A few nights ago I had the privilege of going with the young men and women from our ward to the L.A. Temple for a night of performing baptisms for the dead. It was an awesome trip. I drove 6 of the young men with me -- boys between 13 and 17 -- on the quick drive down to the temple.
Nobody had a "real" camera, so I ended up taking pictures with my DroidX, which has an 8 mega-pixel camera on it. (Still absolutely love it. You want one, you know it.) Here's the result (click for full-size picture):
After that, we went inside to perform the baptisms. Two of the youth had a whole pile of names that they wanted to be done, which were supplied to them by their loco-for-genealogy grandmother. I ran the names upstairs to have the cards printed for them, and returned with a stack of roughly 60 cards that were relatives of these two youth.

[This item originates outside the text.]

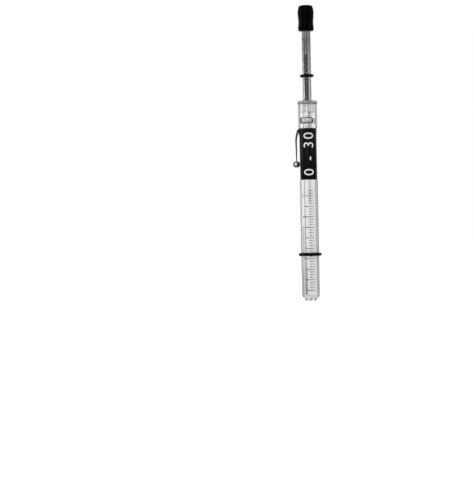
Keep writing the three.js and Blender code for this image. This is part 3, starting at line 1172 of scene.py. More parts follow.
class NodeShape:
    """A shape that a tree of geometry nodes makes from named sizes, all in millimetres."""

    def __init__(self, title: str, counts: Sequence[str], sizes: Sequence[str]) -> None:
        """Begins a tree with its inputs and its output.

        Args:
            title: Name of the tree.
            counts: Names of the inputs that take a whole number.
            sizes: Names of the inputs that take any number.
        """
        self.tree = bpy.data.node_groups.new(title, "GeometryNodeTree")
        kinds = {"Material": "NodeSocketMaterial"}
        kinds.update(dict.fromkeys(counts, "NodeSocketInt"))
        kinds.update(dict.fromkeys(sizes, "NodeSocketFloat"))
        ends = self.tree.interface
        self.keys: dict[str, str] = {}
        for name, kind in kinds.items():
            self.keys[name] = ends.new_socket(name=name, in_out="INPUT", socket_type=kind).identifier
        ends.new_socket(name="Geometry", in_out="OUTPUT", socket_type="NodeSocketGeometry")
        self.inputs = self.add("NodeGroupInput").outputs

    def add(self, kind: str, sockets: Sockets = (), **settings: Any) -> bpy.types.Node:
        """Adds a node to the tree."""
        return add_node(self.tree, kind, sockets, **settings)

    def spot(self) -> Any:
        """Gives the outputs X, Y and Z with the place of each point."""
        return self.add("ShaderNodeSeparateXYZ", (self.add("GeometryNodeInputPosition"),)).outputs

    def bend(self, geometry: Feed, radius: Feed, middle: Feed = 0.0) -> bpy.types.Node:
        """Bends flat geometry round +Z, X along the arc and Y out from the radius.

        Args:
            geometry: The geometry.
            radius: The radius on which Y = 0 comes to lie.
            middle: The turn to which X = 0 comes.

        Returns:
            The node with the bent geometry.
        """
        spot = self.spot()
        arc = self.add("ShaderNodeMath", (spot["X"], radius), operation="DIVIDE")
        turn = self.add("ShaderNodeMath", (arc, middle), operation="ADD")
        reach = self.add("ShaderNodeMath", (spot["Y"], radius), operation="ADD")
        back = self.add("ShaderNodeMath", (reach, -1.0), operation="MULTIPLY")
        ahead = self.add("ShaderNodeCombineXYZ", {"Y": back, "Z": spot["Z"]})
        turned = {"Vector": ahead, "Angle": turn}
        place = self.add("ShaderNodeVectorRotate", turned, rotation_type="Z_AXIS")
        return self.add("GeometryNodeSetPosition", {"Geometry": geometry, "Position": place})

    def close(self, geometry: Feed) -> None:
        """Ends the tree: metres for millimetres, instances made real, and the material.

        Args:
            geometry: The last geometry.
        """
        sized = self.add("GeometryNodeTransform", {"Geometry": geometry, "Scale": (MM, MM, MM)})
        real = self.add("GeometryNodeRealizeInstances", (sized,))
        dressed = {"Geometry": real, "Material": self.inputs["Material"]}
        self.add("NodeGroupOutput", (self.add("GeometryNodeSetMaterial", dressed),))

    def make(self, name: str, finish: Finish, **sizes: float) -> bpy.types.Object:
        """Runs the tree with its sizes and keeps the result as a plain mesh.

        Args:
            name: Name of the piece.
            finish: Its finish.
            **sizes: Values of the named inputs, with _ for a space, in millimetres or counts.

        Returns:
            The finished piece.
        """
        holder = in_scene(name + "_tree", bpy.data.meshes.new(name))
        modifier = holder.modifiers.new("shape", "NODES")
        modifier.node_group = self.tree
        modifier[self.keys["Material"]] = finish.material()
        for key, value in sizes.items():
            modifier[self.keys[key.replace("_", " ")]] = value
        mesh = final_mesh(holder)
        mesh.name = name
        bpy.data.objects.remove(holder)
        return in_scene(name, smoothed(mesh))


class TickRow(NodeShape):
    """A row of printed marks, one above the other, bent round a cylinder."""

    def __init__(self) -> None:
        """Builds the tree: a line of points, a flat bar on each, and the bend."""
        sizes = ("Pitch", "Start", "Left", "Width", "Height", "Depth", "Radius")
        super().__init__("row_of_printed_ticks", ("Count", "Strips"), sizes)
        given = self.inputs
        half_way = (given["Width"], 0.5, given["Left"])
        middle = self.add("ShaderNodeMath", half_way, operation="MULTIPLY_ADD")
        first = self.add("ShaderNodeCombineXYZ", {"X": middle, "Z": given["Start"]})
        step = self.add("ShaderNodeCombineXYZ", {"Z": given["Pitch"]})
        points = {"Count": given["Count"], "Start Location": first, "Offset": step}
        line = self.add("GeometryNodeMeshLine", points)
        size = self.add("ShaderNodeCombineXYZ", (given["Width"], given["Depth"], given["Height"]))
        bar = self.add("GeometryNodeMeshCube", {"Size": size, "Vertices X": given["Strips"]})
        bars = self.add("GeometryNodeInstanceOnPoints", {"Points": line, "Instance": bar})
        real = self.add("GeometryNodeRealizeInstances", (bars,))
        self.close(self.bend(real, given["Radius"]))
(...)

One of the counselors from the temple presidency came down to the baptistry and told us a story. He explained that an uncle of his was nothing short of a villain, and how when he, the temple presidency member, had joined the church he firmly believed that nobody would want this man's temple work done because, frankly, everybody believed he was going to hell anyway. He then explained that he eventually came to realize that those who never had the opportunity to hear the Gospel of Jesus Christ in this life have the opportunity to do so in the next, and that the baptisms we do in the temple afford those who have heard that Gospel and accepted it in the hereafter an opportunity to receive the saving ordinance of baptism for themselves.
Once he finally came to this understanding, he himself did the work for this villainous family member, and had an exceptionally moving spiritual experience where he felt that his uncle had accepted the Gospel and was so very grateful for the opportunity to have his sins washed away. He reminded us that we here on Earth are not to act as the judges of people's hearts and minds, and that that privilege is reserved only for the Savior. It is our obligation to do the work and make those opportunities available for those on the other side, and allow the infinite Atonement of the Savior to work.
It was a great story, and the youth seemed to understand that the names for which they would be doing the ordinances weren't just names on a piece of paper, but rather names of actual people who have passed away, who had lived lives with experiences both good and bad that we can't begin to guess at.
After this, several of the men who were with us took some of the youth to do confirmations, and I went to the baptismal font with several others to help the youth actually be baptized. We started with those who had brought the names, and it was a great experience for them (and for those of us who were there). The man who was in the font did a great job with each of them, explaining how to stand and how to go all the way under the water appropriately, and took his time with each of the youth.
I recorded that the ordinances for each name had been performed, while two others acted as witnesses that the ordinances had been performed properly. The experience was great for each of the kids, who seemed happy to be there. For a few of the youth, it was their first opportunity to do baptisms for the dead, and for others, they were well-familiar with how things went. Several of them seemed honestly moved to be there, and I was pleased to find out that some of them had prepared themselves to have a spiritual experience by fasting throughout the day.
When all was said and done, each of the 23 youth had been baptized and confirmed for about 10 people for each ordinance, including those 60 or so relatives from the youth who had their own family names to do.
As we separated to go home, each of the drivers selected someplace to go for dinner with the boys. For me and my car full of ravenous teenage boys, they wanted to go to Souplantation for dinner because they wanted all-you-can-eat. It took us 20 minutes to get there, and then they all concluded that $10 was too much for them to pay for dinner. So, we made our way over to In-N-Out -- another 20 minutes -- for burgers and fries. We went through the drive-through, which worked well, but the timing wasn't so good for one of the young men in my van, who was diabetic and had elected to fast that day (which didn't go well). Unfortunately, there wasn't anything I could do to help him, except to get him home as quick as I could, which didn't go well due to the excessive traffic.
Despite the difficulty in getting home, I have confidence that, at least for those in my van, the experience was a great one, and I am very grateful that I had the ability to be a part of it.